_WHAT YOU SHOULD DO:_ Repeat exactly the lines from the start through the line with "return back_spans(point.x)", both ends included.

───── PROVIDED DATA

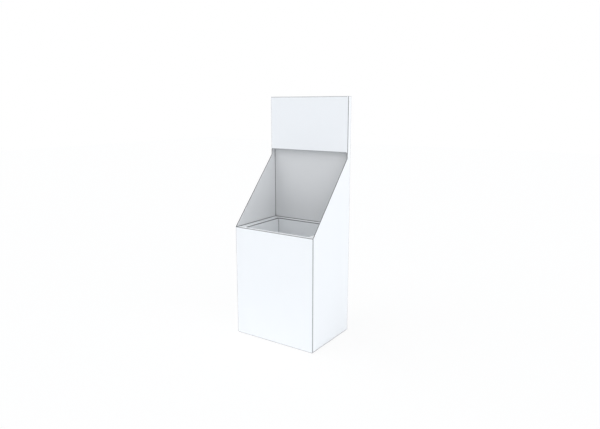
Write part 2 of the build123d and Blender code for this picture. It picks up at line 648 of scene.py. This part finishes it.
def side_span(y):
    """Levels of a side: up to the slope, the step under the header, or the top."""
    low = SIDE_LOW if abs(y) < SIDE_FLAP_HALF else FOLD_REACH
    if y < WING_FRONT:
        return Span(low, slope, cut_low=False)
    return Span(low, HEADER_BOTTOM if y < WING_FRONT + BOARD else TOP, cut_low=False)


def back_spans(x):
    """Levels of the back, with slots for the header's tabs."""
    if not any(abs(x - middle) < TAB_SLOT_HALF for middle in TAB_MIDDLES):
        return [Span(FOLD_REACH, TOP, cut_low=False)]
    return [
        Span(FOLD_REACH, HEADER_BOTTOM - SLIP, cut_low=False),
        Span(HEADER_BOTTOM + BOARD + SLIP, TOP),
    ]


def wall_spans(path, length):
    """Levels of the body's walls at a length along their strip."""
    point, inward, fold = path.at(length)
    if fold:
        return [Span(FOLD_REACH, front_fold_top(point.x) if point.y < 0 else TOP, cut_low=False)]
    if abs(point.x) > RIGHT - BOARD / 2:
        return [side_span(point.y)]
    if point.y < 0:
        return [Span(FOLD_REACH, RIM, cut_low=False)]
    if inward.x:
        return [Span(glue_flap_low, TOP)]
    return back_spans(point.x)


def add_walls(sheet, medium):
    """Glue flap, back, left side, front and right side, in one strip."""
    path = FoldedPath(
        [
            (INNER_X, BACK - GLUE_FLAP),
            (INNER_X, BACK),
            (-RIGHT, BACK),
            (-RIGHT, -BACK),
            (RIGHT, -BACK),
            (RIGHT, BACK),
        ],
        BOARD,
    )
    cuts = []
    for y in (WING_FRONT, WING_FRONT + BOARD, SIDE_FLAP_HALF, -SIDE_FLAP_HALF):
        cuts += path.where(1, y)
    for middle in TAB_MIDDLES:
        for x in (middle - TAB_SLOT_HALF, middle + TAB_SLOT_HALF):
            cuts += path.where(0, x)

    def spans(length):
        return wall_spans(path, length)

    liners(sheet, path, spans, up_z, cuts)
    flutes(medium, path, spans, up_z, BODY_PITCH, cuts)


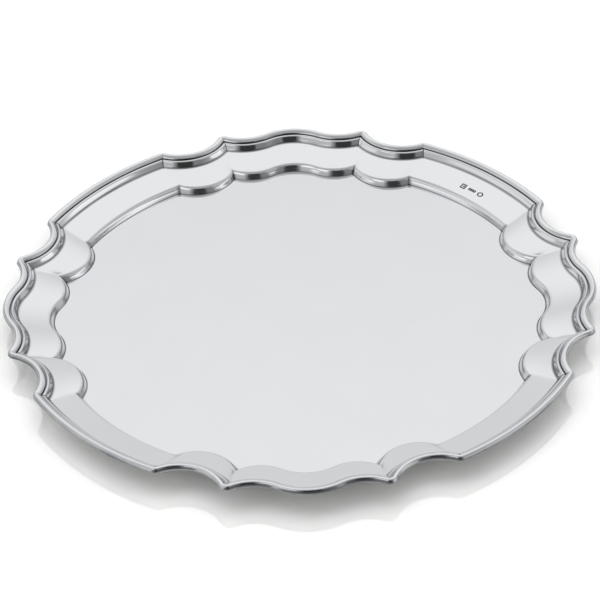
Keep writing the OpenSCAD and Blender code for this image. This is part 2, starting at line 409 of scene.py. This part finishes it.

──────────

_RESULT OF THIS EXERCISE:_
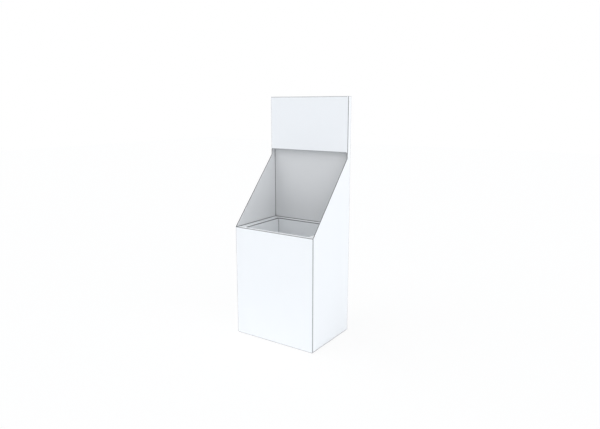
Write part 2 of the build123d and Blender code for this picture. It picks up at line 648 of scene.py. This part finishes it.
def side_span(y):
    """Levels of a side: up to the slope, the step under the header, or the top."""
    low = SIDE_LOW if abs(y) < SIDE_FLAP_HALF else FOLD_REACH
    if y < WING_FRONT:
        return Span(low, slope, cut_low=False)
    return Span(low, HEADER_BOTTOM if y < WING_FRONT + BOARD else TOP, cut_low=False)


def back_spans(x):
    """Levels of the back, with slots for the header's tabs."""
    if not any(abs(x - middle) < TAB_SLOT_HALF for middle in TAB_MIDDLES):
        return [Span(FOLD_REACH, TOP, cut_low=False)]
    return [
        Span(FOLD_REACH, HEADER_BOTTOM - SLIP, cut_low=False),
        Span(HEADER_BOTTOM + BOARD + SLIP, TOP),
    ]


def wall_spans(path, length):
    """Levels of the body's walls at a length along their strip."""
    point, inward, fold = path.at(length)
    if fold:
        return [Span(FOLD_REACH, front_fold_top(point.x) if point.y < 0 else TOP, cut_low=False)]
    if abs(point.x) > RIGHT - BOARD / 2:
        return [side_span(point.y)]
    if point.y < 0:
        return [Span(FOLD_REACH, RIM, cut_low=False)]
    if inward.x:
        return [Span(glue_flap_low, TOP)]
    return back_spans(point.x)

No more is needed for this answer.